_What is being asked_
Copy all lines of the listing that include the string "scene".

** START **

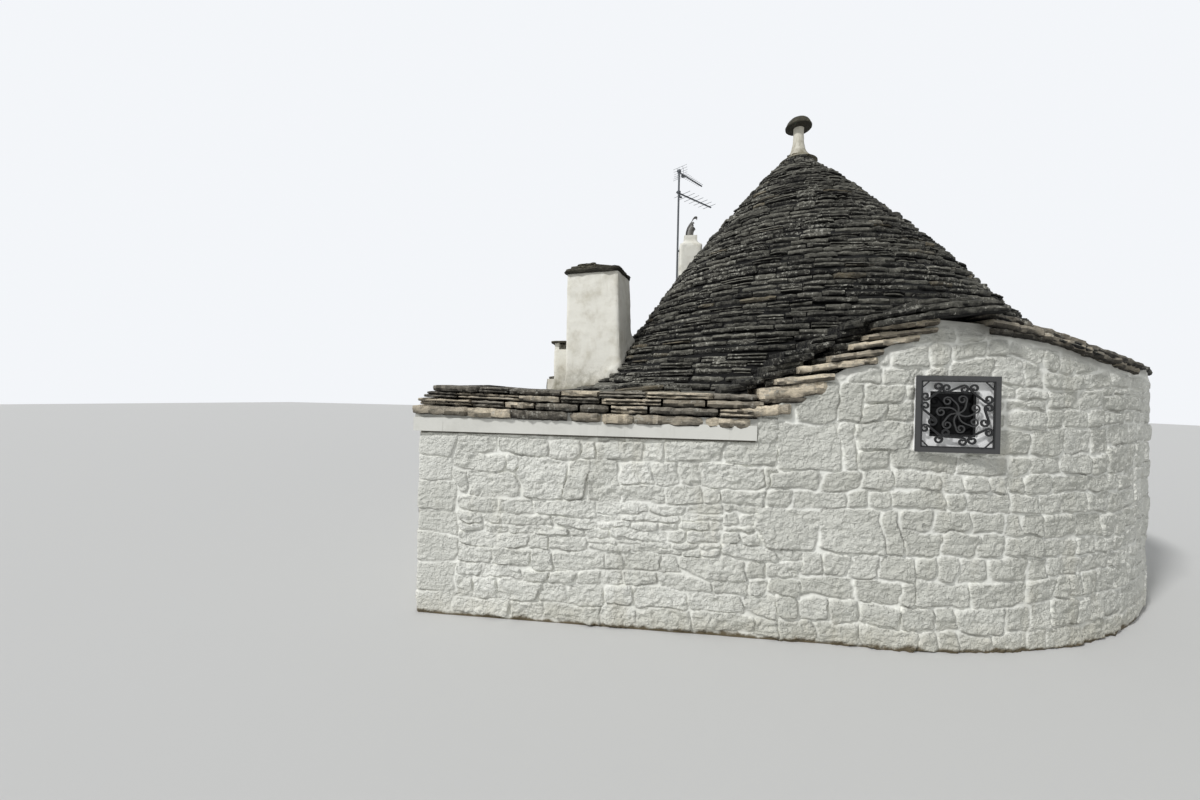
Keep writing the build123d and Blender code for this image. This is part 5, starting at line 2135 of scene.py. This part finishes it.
def dress_frame(finishes: Finishes, frame: dict) -> None:
    """Give every CAD node that stays its own material.

    Args:
        finishes: All materials.
        frame: The loaded frame.
    """
    slots = {row["node"]: row["material_slot"] for row in frame["record"]["subparts"]}
    usual = {Slot.STONE_WALL.value: finishes.inside, Slot.RENDER.value: finishes.render,
             Slot.ROOF.value: finishes.slab, Slot.TAN.value: finishes.edge_slab,
             Slot.DARK_STONE.value: finishes.dark_stone, Slot.IRON.value: finishes.frame_iron,
             Slot.SHEET.value: finishes.sheet, Slot.AERIAL.value: finishes.aerial}
    own = {"inner_vault_lower": finishes.inside, "inner_vault_upper": finishes.inside,
           "front_fascia_band": finishes.band, "window_panel": finishes.panel}
    for name, node in frame["nodes"].items():
        material = own.get(name) or usual.get(slots.get(name))
        if material:
            node.data.materials.clear()
            node.data.materials.append(material)


@dataclass(frozen=True)
class Studio:
    """Camera at the photograph's place, floor and plain light."""

    eye: Triple = (-1.707, -6.893, 1.7)
    yaw: float = 6.5
    pitch: float = -0.25
    roll: float = 1.2
    lens: float = 13.5
    sensor: float = 36.0
    sun: float = 2.15
    sun_width: float = math.radians(6)
    sun_ray: Triple = (0.58, 0.5, -0.68)
    sky: float = 0.47
    sky_colour: tuple[float, ...] = (0.96, 0.98, 1.0, 1.0)
    seen_colour: tuple[float, ...] = (0.9, 0.92, 0.95, 1.0)
    floor_colour: tuple[float, ...] = (0.62, 0.62, 0.61, 1.0)
    floor_rough: float = 0.95
    floor_half: float = 60.0
    floor_level: float = -0.001

    def camera(self) -> None:
        """Set the camera."""
        data = bpy.data.cameras.new("camera")
        data.lens, data.sensor_width, data.sensor_fit = self.lens, self.sensor, "HORIZONTAL"
        camera = bpy.data.objects.new("camera", data)
        bpy.context.collection.objects.link(camera)
        pose = Matrix.Translation(self.eye)
        for degrees, axis in ((self.yaw, "Z"), (90 + self.pitch, "X"), (self.roll, "Z")):
            pose = pose @ Matrix.Rotation(math.radians(degrees), 4, axis)
        camera.matrix_world = pose
        bpy.context.scene.camera = camera

    def light(self) -> None:
        """Add a soft sun and an even pale sky."""
        data = bpy.data.lights.new("sun", "SUN")
        data.energy, data.angle = self.sun, self.sun_width
        lamp = bpy.data.objects.new("sun", data)
        bpy.context.collection.objects.link(lamp)
        lamp.rotation_euler = Vector(self.sun_ray).to_track_quat("-Z", "Y").to_euler()
        world = bpy.data.worlds.new("sky")
        world.use_nodes = True
        bpy.context.scene.world = world
        nodes = Nodes(world.node_tree)
        rays = nodes.add("LightPath").outputs
        direct = nodes.math("MAXIMUM", rays["Is Glossy Ray"], rays["Is Transmission Ray"])
        seen = nodes.math("MAXIMUM", rays["Is Camera Ray"], direct)
        plain = world.node_tree.nodes["Background"]
        plain.inputs["Color"].default_value = self.sky_colour
        plain.inputs["Strength"].default_value = self.sky
        pale = nodes.add("Background", Color=self.seen_colour, Strength=1.0)
        both = nodes.add("MixShader", i0=seen, i1=plain.outputs[0], i2=pale.outputs[0])
        world.node_tree.links.new(both.outputs[0], world.node_tree.nodes["World Output"].inputs["Surface"])

    def floor(self) -> None:
        """Lay a plain pale floor."""
        nodes = MaterialNodes("floor")
        nodes.shader.inputs["Base Color"].default_value = self.floor_colour
        nodes.shader.inputs["Roughness"].default_value = self.floor_rough
        mesh = bpy.data.meshes.new("floor")
        half = self.floor_half
        corners = [(x * half, y * half, self.floor_level) for x, y in ((-1, -1), (1, -1), (1, 1), (-1, 1))]
        mesh.from_pydata(corners, [], [(0, 1, 2, 3)])
        mesh.materials.append(nodes.material)
        floor = bpy.data.objects.new("floor", mesh)
        bpy.context.collection.objects.link(floor)

    def make(self) -> None:
        """Set up the studio."""
        self.camera()
        self.light()
        self.floor()
        bpy.context.scene.view_settings.view_transform = "Standard"


def main() -> None:
    """Build the looks of the house in order."""
    logging.basicConfig(level=logging.INFO, format="%(name)s %(message)s")
    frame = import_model()
    Studio().make()
    house = House()
    finishes = Finishes()
    dress_frame(finishes, frame)
    form = RoofForm(house)
    StoneWalls(house, finishes).make()
    SlabRoof(house, finishes, form).make()
    EdgeSlabs(house, finishes).make()
    Chimneys(finishes, form).make()
    Aerials(finishes).make()
    Pinnacle(house, finishes).make()
    WindowIron(house, finishes).make()


if __name__ == "__main__":
    main()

** END **

_Output of the exercise_
Keep writing the build123d and Blender code for this image. This is part 5, starting at line 2135 of scene.py. This part finishes it.
        bpy.context.scene.camera = camera
        bpy.context.scene.world = world
        bpy.context.scene.view_settings.view_transform = "Standard"